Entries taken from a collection
┏━━

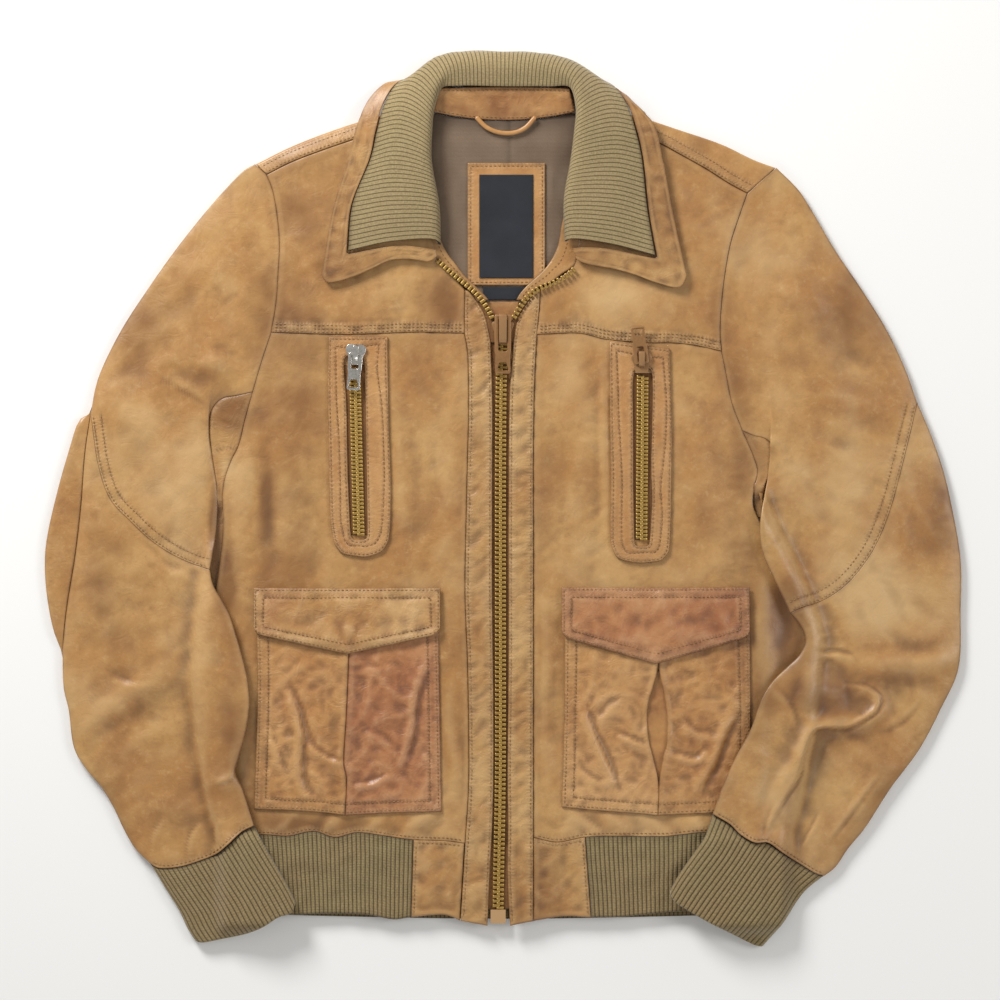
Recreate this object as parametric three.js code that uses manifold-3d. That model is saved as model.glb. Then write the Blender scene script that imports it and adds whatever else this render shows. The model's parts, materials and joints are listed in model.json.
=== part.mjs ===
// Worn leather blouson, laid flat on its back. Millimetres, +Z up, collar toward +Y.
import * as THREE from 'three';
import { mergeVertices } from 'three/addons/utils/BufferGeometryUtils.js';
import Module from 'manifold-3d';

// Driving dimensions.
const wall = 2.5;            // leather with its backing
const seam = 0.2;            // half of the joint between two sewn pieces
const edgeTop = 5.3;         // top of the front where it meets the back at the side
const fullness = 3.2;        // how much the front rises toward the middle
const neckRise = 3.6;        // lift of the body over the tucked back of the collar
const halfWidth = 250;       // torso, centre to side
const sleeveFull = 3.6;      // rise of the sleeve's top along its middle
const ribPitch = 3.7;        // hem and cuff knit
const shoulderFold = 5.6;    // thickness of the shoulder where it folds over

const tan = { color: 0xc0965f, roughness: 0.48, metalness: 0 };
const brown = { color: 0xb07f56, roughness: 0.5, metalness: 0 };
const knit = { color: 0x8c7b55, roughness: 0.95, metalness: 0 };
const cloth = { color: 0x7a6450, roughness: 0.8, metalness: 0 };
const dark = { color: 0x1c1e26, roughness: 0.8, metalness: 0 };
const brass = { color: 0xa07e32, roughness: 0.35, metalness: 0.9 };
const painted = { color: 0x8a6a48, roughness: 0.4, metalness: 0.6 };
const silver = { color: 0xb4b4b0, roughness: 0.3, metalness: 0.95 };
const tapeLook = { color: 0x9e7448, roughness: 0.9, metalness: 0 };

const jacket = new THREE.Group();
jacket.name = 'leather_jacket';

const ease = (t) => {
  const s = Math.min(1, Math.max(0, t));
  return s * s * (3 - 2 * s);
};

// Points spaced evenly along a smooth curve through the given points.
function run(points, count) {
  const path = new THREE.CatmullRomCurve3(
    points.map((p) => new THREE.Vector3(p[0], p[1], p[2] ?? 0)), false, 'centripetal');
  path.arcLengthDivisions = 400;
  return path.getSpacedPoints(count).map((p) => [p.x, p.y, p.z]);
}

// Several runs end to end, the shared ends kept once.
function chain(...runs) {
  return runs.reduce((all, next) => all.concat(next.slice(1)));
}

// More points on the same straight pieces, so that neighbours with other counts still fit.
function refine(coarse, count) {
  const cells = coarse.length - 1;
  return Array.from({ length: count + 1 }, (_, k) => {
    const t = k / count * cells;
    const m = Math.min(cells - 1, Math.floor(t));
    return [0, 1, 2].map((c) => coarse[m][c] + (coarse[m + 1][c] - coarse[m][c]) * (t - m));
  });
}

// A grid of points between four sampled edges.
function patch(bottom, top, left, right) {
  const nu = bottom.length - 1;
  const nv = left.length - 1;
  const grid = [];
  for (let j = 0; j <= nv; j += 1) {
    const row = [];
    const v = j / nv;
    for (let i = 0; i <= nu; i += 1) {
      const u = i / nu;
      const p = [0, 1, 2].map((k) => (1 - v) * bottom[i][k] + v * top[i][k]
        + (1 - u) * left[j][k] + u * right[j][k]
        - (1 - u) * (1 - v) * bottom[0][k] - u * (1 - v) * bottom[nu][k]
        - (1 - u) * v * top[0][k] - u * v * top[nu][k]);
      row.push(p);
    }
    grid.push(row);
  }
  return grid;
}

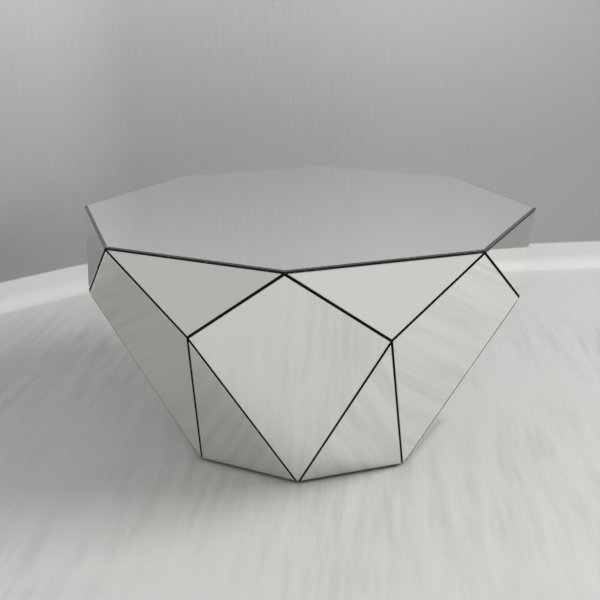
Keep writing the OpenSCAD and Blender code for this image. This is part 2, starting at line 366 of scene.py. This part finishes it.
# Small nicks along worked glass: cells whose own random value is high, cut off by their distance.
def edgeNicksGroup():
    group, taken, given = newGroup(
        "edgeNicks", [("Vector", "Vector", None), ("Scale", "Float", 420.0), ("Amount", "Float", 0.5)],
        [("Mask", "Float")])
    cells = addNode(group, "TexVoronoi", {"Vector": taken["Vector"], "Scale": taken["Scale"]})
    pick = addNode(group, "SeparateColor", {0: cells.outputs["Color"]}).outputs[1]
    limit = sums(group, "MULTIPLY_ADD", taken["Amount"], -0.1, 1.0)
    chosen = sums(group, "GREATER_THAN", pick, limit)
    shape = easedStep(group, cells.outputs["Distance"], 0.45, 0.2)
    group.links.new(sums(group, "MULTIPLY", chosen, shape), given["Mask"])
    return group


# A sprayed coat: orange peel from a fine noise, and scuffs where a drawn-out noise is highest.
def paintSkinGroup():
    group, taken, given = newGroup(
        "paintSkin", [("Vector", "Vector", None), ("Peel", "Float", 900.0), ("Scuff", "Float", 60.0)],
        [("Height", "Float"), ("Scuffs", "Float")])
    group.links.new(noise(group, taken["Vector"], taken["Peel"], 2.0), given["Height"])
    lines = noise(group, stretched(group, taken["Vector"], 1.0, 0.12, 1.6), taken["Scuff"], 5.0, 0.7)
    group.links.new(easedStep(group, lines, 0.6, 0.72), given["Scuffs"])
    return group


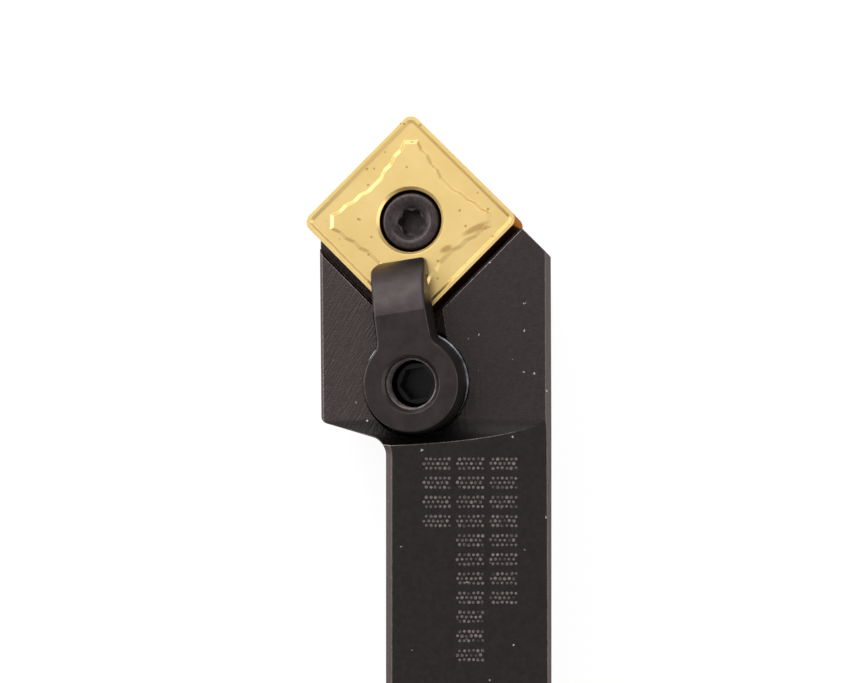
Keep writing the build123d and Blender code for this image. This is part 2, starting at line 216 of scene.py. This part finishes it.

┗━━

» TASK DETAILS: Return the entries above unchanged, starting at the first line and stopping after the line with "import Module from 'manifold-3d';".

» SOLUTION FOR THIS PROBLEM:
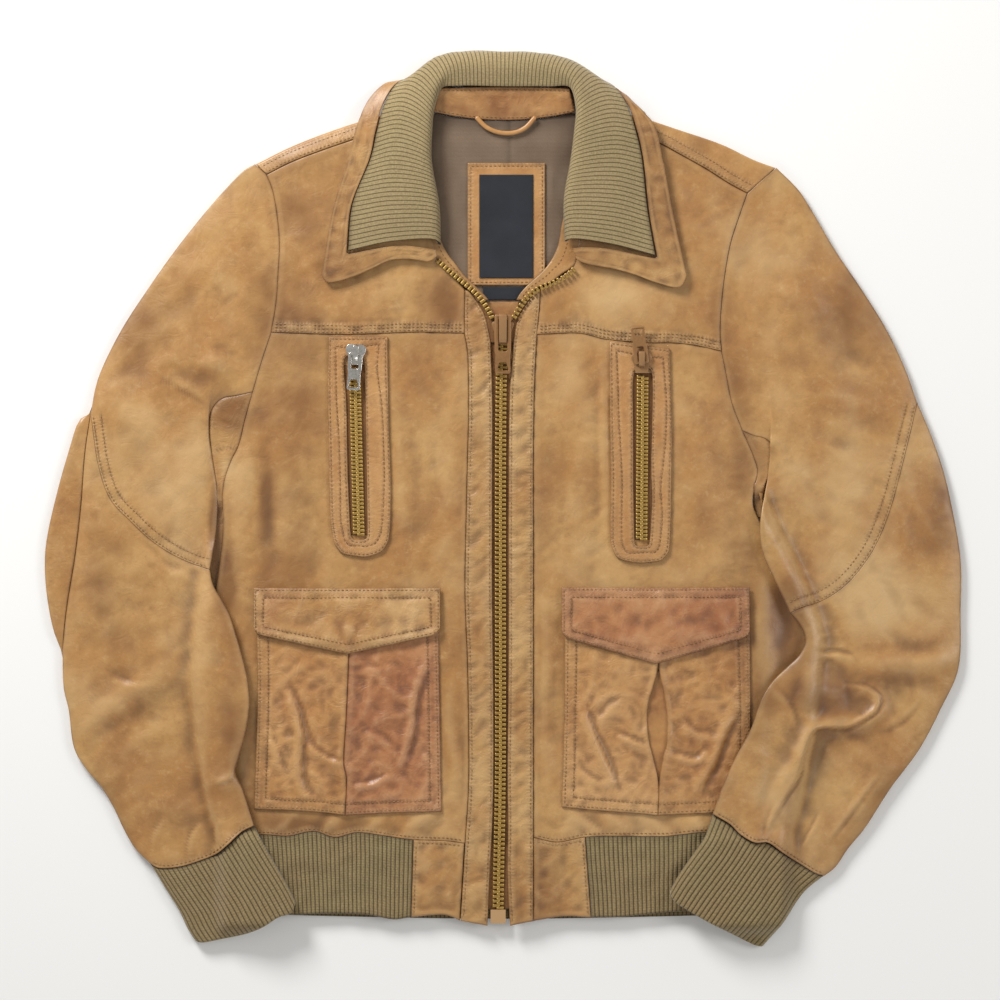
Recreate this object as parametric three.js code that uses manifold-3d. That model is saved as model.glb. Then write the Blender scene script that imports it and adds whatever else this render shows. The model's parts, materials and joints are listed in model.json.
=== part.mjs ===
// Worn leather blouson, laid flat on its back. Millimetres, +Z up, collar toward +Y.
import * as THREE from 'three';
import { mergeVertices } from 'three/addons/utils/BufferGeometryUtils.js';
import Module from 'manifold-3d';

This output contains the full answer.